A film by Andrea Kleine. Featuring Andrea Kleine and Bobby Previte as “themselves.” Music by Bobby Previte. Lighting Design by Madeline Best. Commissioned by The Chocolate Factory Theater with funds from the New York State Council on the Arts. Additional funds provided by the Foundation for Contemporary Arts Emergency Grant Program. An official selection of the 2022 Ji.hlava International Documentary Film Festival.

About The Artist(s)

Andrea Kleine

Andrea Kleine is a performance artist and the author of the novels, CALF, a Publishers' Weekly Best Fiction Book of 2015; and EDEN, named one of "Summer's Smartest and Most Innovative Thrillers" by Vanity Fair and a finalist for a Publishing Triangle Award in LGBTQ fiction. Her work includes fiction, essays, performances, and, most recently, films.
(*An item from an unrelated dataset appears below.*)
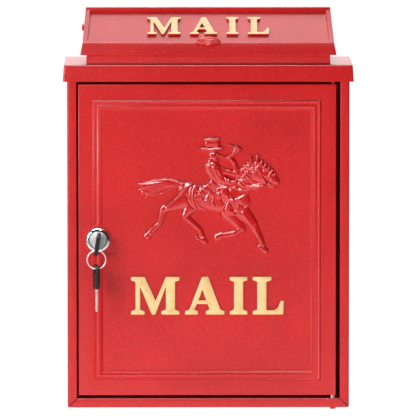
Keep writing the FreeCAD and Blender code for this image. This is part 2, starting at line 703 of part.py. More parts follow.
def lock_washer():
    start = BODY_FRONT + DOOR_PLATE
    end = start + LOCK_WASHER_THICKNESS
    return about_lock_axis(
        [(LOCK_BARREL_R, start), (LOCK_WASHER_R, start), (LOCK_WASHER_R, end), (LOCK_BARREL_R, end)])


def lock_nut():
    """Hexagon nut that clamps the lock to the door."""
    start = BODY_FRONT + DOOR_PLATE + LOCK_WASHER_THICKNESS
    end = start + NUT_THICKNESS
    corners = []
    for k in range(6):
        turn = math.radians(60 * k + 30)
        corners.append((LOCK_X + NUT_CORNER_R * math.cos(turn), LOCK_Z + NUT_CORNER_R * math.sin(turn)))
    nut = prism_y(corners, start, end)
    return nut.cut(rod(LOCK_BARREL_R, Vector(LOCK_X, start - 1, LOCK_Z), Vector(LOCK_X, end + 1, LOCK_Z)))


def rolled(shape):
    """Lean a piece that was made upright at the lock to the keyway's angle."""
    shape.rotate(Vector(LOCK_X, 0, LOCK_Z), Y_AXIS, LOCK_ROLL)
    return shape


def at_lock(dx, y, dz):
    return Vector(LOCK_X + dx, y, LOCK_Z + dz)


BOW_BACK = LOCK_FACE - 0.6
BLADE_TIP = BOW_BACK + BLADE_LENGTH
TAIL_HALF = 3.0
CAM_FRONT = LOCK_BACK + 0.2
CAM_BACK = CAM_FRONT + CAM_THICKNESS
SCREW_SEAT = CAM_BACK + CAM_WASHER_THICKNESS


def lock_plug():
    """Turning plug with a keyway, a wide face and a square tail for the cam."""
    gap = 0.12
    plug = rod(PLUG_R, at_lock(0, LOCK_FACE, 0), at_lock(0, CAM_FRONT, 0))
    face = rod(PLUG_FACE_R, at_lock(0, LOCK_FACE, 0), at_lock(0, LOCK_FACE + 2.0, 0))
    tail = box(LOCK_X - TAIL_HALF, LOCK_X + TAIL_HALF, CAM_FRONT - 1, CAM_BACK,
               LOCK_Z - TAIL_HALF, LOCK_Z + TAIL_HALF)
    plug = fuse([plug, face, tail])
    keyway = box(LOCK_X - BLADE_THICKNESS / 2 - gap, LOCK_X + BLADE_THICKNESS / 2 + gap, LOCK_FACE - 1,
                 BLADE_TIP + 0.3, LOCK_Z - BLADE_HEIGHT / 2 - gap, LOCK_Z + BLADE_HEIGHT / 2 + gap)
    screw_hole = rod(SCREW_R, at_lock(0, CAM_BACK - SCREW_REACH, 0), at_lock(0, CAM_BACK + 1, 0))
    return rolled(plug.cut(keyway).cut(screw_hole))


def lock_cam():
    """Flat cam that hangs down when the door is unlocked."""
    corner = 4.0
    tip_half = 3.5
    shoulder = LOCK_Z - CAM_REACH + corner
    hub = rod(CAM_HUB_R, at_lock(0, CAM_FRONT, 0), at_lock(0, CAM_BACK, 0))
    arm = prism_y([(LOCK_X - CAM_HALF_WIDTH, LOCK_Z), (LOCK_X - CAM_HALF_WIDTH, shoulder),
                   (LOCK_X - tip_half, LOCK_Z - CAM_REACH), (LOCK_X + tip_half, LOCK_Z - CAM_REACH),
                   (LOCK_X + CAM_HALF_WIDTH, shoulder), (LOCK_X + CAM_HALF_WIDTH, LOCK_Z)], CAM_FRONT, CAM_BACK)
    square = box(LOCK_X - TAIL_HALF, LOCK_X + TAIL_HALF, CAM_FRONT - 1, CAM_BACK + 1,
                 LOCK_Z - TAIL_HALF, LOCK_Z + TAIL_HALF)
    return rolled(fuse([hub, arm]).cut(square))


def cam_washer():
    disc = rod(CAM_WASHER_R, at_lock(0, CAM_BACK, 0), at_lock(0, SCREW_SEAT, 0))
    return disc.cut(rod(SCREW_R, at_lock(0, CAM_BACK, 0), at_lock(0, SCREW_SEAT, 0)))


def cam_screw():
    """Pan-head screw with a cross slot."""
    end = SCREW_SEAT + SCREW_HEAD_HEIGHT
    head = rod(SCREW_HEAD_R, at_lock(0, SCREW_SEAT, 0), at_lock(0, end, 0))
    head = head.makeFillet(0.9, edges_where(head, lambda b: near(b.YMin, end)))
    shank = rod(SCREW_R, at_lock(0, CAM_BACK - SCREW_REACH, 0), at_lock(0, SCREW_SEAT, 0))
    screw = fuse([head, shank])
    long_half = 2.2
    short_half = 0.4
    for half_x, half_z in ((long_half, short_half), (short_half, long_half)):
        screw = screw.cut(box(LOCK_X - half_x, LOCK_X + half_x, end - 1.2, end + 1, LOCK_Z - half_z,
                              LOCK_Z + half_z))
    return screw


def bow_blank(height, corner_radius, drop):
    """A key's bow with its slot, in the YZ plane: the blade's end at y = 0, the free end at -y."""
    half = BOW_THICKNESS / 2
    bow = box(-half, half, -BOW_LENGTH, 0, -height / 2, height / 2)
    bow = bow.makeFillet(corner_radius, edges_where(bow, lambda b: b.XLength > 1))
    bow = bow.makeFillet(BOW_RIM_R, edges_where(bow, lambda b: near(b.XLength, 0)))
    middle = BOW_HOLE_INSET - BOW_LENGTH
    reach = BOW_HOLE_LENGTH / 2 - BOW_HOLE_R
    for level in (-reach, reach):
        bow = bow.cut(rod(BOW_HOLE_R, Vector(-5, middle, level), Vector(5, middle, level)))
    bow = bow.cut(box(-5, 5, middle - BOW_HOLE_R, middle + BOW_HOLE_R, -reach, reach))
    bow.translate(Vector(0, 0, -drop))
    return bow


def blade_blank():
    """A key's blade along +Y from y = 0, with a bevelled tip, a groove and wafer cuts."""
    half = BLADE_THICKNESS / 2
    tall = BLADE_HEIGHT / 2
    outline = [(0, -tall), (BLADE_LENGTH - 2.5, -tall), (BLADE_LENGTH, -tall + 2.5), (BLADE_LENGTH, tall - 3.0),
               (BLADE_LENGTH - 3.0, tall), (0, tall)]
    blade = prism_x(outline, -half, half)
    for place, depth in ((6.0, 1.0), (9.5, 1.6), (13.0, 0.7), (16.5, 1.4), (19.7, 0.9)):
        notch = prism_x([(place - 1.5, tall + 0.1), (place - 0.6, tall - depth), (place + 0.6, tall - depth),
                         (place + 1.5, tall + 0.1)], -half - 1, half + 1)
        blade = blade.cut(notch)
    groove = box(half - 0.5, half + 1, 0, BLADE_LENGTH + 1, -1.6, -0.6)
    return blade.cut(groove)


def key_bow():
    bow = bow_blank(BOW_HEIGHT, BOW_CORNER_R, BOW_DROP)
    bow.translate(at_lock(0, BOW_BACK, 0))
    return rolled(bow)


def key_blade():
    blade = blade_blank()
    blade.translate(at_lock(0, BOW_BACK, 0))
    return rolled(blade)


RING_Y = BOW_BACK - BOW_LENGTH + BOW_HOLE_INSET
RING_TOP_DZ = RING_SLACK - BOW_HOLE_LENGTH / 2 - BOW_DROP
RING_X = LOCK_X + RING_TOP_DZ * math.sin(math.radians(LOCK_ROLL))


def key_ring():
    """Wire ring that hangs in the key's bow."""
    centre = Vector(RING_X, RING_Y, LOCK_Z + RING_TOP_DZ - RING_R)
    return Part.makeTorus(RING_R, RING_WIRE_R, centre, Y_AXIS)


SPARE_PIVOT_Z = LOCK_Z + RING_TOP_DZ - 2 * RING_R


def hang_spare(shape):
    """Turn a key piece so that its blade points down and hang it from the ring."""
    shape.rotate(Vector(0, 0, 0), X_AXIS, -90)
    shape.rotate(Vector(0, 0, 0), Z_AXIS, SPARE_YAW)
    bow_end = SPARE_PIVOT_Z + RING_SLACK - BOW_HOLE_R + BOW_HOLE_INSET - BOW_LENGTH
    shape.translate(Vector(RING_X, RING_Y, bow_end))
    return shape


def spare_bow():
    return hang_spare(bow_blank(SPARE_BOW_HEIGHT, SPARE_BOW_CORNER_R, 0))


def spare_blade():
    return hang_spare(blade_blank())


PIECES = {
    "body_wrap": body_wrap,
    "top_rail": top_rail,
    "back_panel": back_panel,
    "roof_cap": roof_cap,
    "hopper_collar": hopper_collar,
    "flap_hood": flap_hood,
    "flap_letters": flap_letters,
    "flap_pins": flap_pins,
    "flap_pin_clips": flap_pin_clips,
    "door_panel": door_panel,
    "door_letters": door_letters,
    "rider_relief": rider_relief,
    "door_pin_top": door_pin_top,
    "door_pin_bottom": door_pin_bottom,
    "door_spacer": door_spacer,
    "lock_housing": lock_housing,
    "lock_washer": lock_washer,
    "lock_nut": lock_nut,
    "lock_plug": lock_plug,
    "lock_cam": lock_cam,
    "cam_washer": cam_washer,
    "cam_screw": cam_screw,
    "key_bow": key_bow,
    "key_blade": key_blade,
    "key_ring": key_ring,
    "spare_key_bow": spare_bow,
    "spare_key_blade": spare_blade,
}


def main():
    os.makedirs("parts", exist_ok=True)
    for name, make in PIECES.items():
        shape = make()
        shape.translate(Vector(0, 0, -WALL_HOLE_Z))
        shape.exportStep(f"parts/{name}.step")
        size = shape.BoundBox
        print(f"{name}: valid {shape.isValid()}, solids {len(shape.Solids)}, volume {shape.Volume:.1f}, "
              f"x {size.XMin:.1f}..{size.XMax:.1f}, y {size.YMin:.1f}..{size.YMax:.1f}, "
              f"z {size.ZMin:.1f}..{size.ZMax:.1f}")


main()
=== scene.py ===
# A wall-mounted post box: powder-coated sheet steel, a cast flap and door, gilt letters, a relief and a
# cylinder lock with two keys.
#
# The pieces are made in millimetres, in the box's own measure: x to the right from the middle, y into
# the wall from its face and z up from the underside of the body. at() makes such a place and mm()
# turns it into the frame's metres.

from math import atan2, cos, hypot, pi, radians, sin, sqrt, tan, tau

import bmesh
import bpy
import numpy as np
from mathutils import Matrix, Vector


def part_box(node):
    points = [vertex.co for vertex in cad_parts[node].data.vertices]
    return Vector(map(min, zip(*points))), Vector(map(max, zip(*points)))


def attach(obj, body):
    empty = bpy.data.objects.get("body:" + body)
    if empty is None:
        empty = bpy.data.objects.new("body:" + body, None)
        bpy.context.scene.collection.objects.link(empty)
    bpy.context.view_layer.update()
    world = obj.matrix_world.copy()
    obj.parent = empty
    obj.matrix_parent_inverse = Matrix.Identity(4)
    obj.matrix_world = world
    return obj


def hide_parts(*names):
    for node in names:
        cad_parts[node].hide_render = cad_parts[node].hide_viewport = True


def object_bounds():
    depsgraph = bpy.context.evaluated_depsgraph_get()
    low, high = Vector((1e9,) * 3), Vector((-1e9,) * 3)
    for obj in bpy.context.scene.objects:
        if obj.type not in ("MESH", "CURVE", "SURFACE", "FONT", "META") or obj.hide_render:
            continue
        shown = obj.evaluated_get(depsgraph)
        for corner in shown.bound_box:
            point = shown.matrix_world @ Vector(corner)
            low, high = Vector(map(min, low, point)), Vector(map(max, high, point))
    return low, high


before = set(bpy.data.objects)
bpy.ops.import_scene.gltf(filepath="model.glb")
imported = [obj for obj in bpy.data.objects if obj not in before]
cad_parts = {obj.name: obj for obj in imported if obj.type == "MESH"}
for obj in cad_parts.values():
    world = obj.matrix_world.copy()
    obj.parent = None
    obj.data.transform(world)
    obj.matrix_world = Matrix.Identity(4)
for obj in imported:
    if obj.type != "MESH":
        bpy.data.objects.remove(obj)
cad_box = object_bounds()

MM = 0.001
WELD = 2e-6     # metres
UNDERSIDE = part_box("body_wrap")[0].z / MM
SCENE = bpy.context.scene


def at(x, y, z):
    return Vector((x, y, z + UNDERSIDE))


def mm(x, y, z):
    return at(x, y, z) * MM


def smoothstep(value):
    value = min(max(value, 0.0), 1.0)
    return value * value * (3 - 2 * value)


# ---------------------------------------------------------------- meshes

def finish_mesh(name, bm, body, node, slot, sharp, *materials):
    """Clean a mesh, shade it, give it its materials and let it ride on its body in a CAD node's place."""
    bmesh.ops.remove_doubles(bm, verts=bm.verts, dist=WELD)
    bmesh.ops.dissolve_degenerate(bm, edges=bm.edges, dist=WELD / 2)
    bmesh.ops.recalc_face_normals(bm, faces=bm.faces)
    mesh = bpy.data.meshes.new(name)
    bm.to_mesh(mesh)
    bm.free()
    for material in materials:
        mesh.materials.append(material)
    mesh.polygons.foreach_set("use_smooth", [True] * len(mesh.polygons))
    mesh.set_sharp_from_angle(angle=radians(sharp))
    piece = bpy.data.objects.new(name, mesh)
    SCENE.collection.objects.link(piece)
    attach(piece, body)
    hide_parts(node)


def add_loft(bm, rings, closed_tube=False, caps=False, wrap=True):
    """Quads through rings of points, each ring with the same number of them."""
    rows = [[bm.verts.new(point) for point in ring] for ring in rings]
    if closed_tube:
        rows.append(rows[0])
    count = len(rows[0])
    for first, second in zip(rows, rows[1:]):
        for k in range(count if wrap else count - 1):
            n = (k + 1) % count
            bm.faces.new((first[k], first[n], second[n], second[k]))
    if caps:
        bm.faces.new(rows[0])
        bm.faces.new(rows[-1][::-1])


def loft(rings, **how):
    bm = bmesh.new()
    add_loft(bm, rings, **how)
    return bm


def scratch(bm):
    """A passing object to cut, or to cut with."""
    bmesh.ops.recalc_face_normals(bm, faces=bm.faces)
    mesh = bpy.data.meshes.new("scratch")
    bm.to_mesh(mesh)
    bm.free()
    piece = bpy.data.objects.new("scratch", mesh)
    SCENE.collection.objects.link(piece)
    return piece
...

She is a five-time MacDowell fellow, a Ucross fellow, and a New York Foundation for the Arts fellow. Her critically acclaimed performance works have been presented extensively since the 1990s, and for which she has received numerous commissions, grants, and awards. She has been described as an "enigmatic and eccentric" (The New York Times), "brainy, allusive Downtown artist" (The Village Voice), whose work is "wry, poignant" (The New York Times), "something like genius" (ArtVoice), and “fiercely engages with the complexities of the cruelty we impose on each other as individuals and as a society” (Bomb).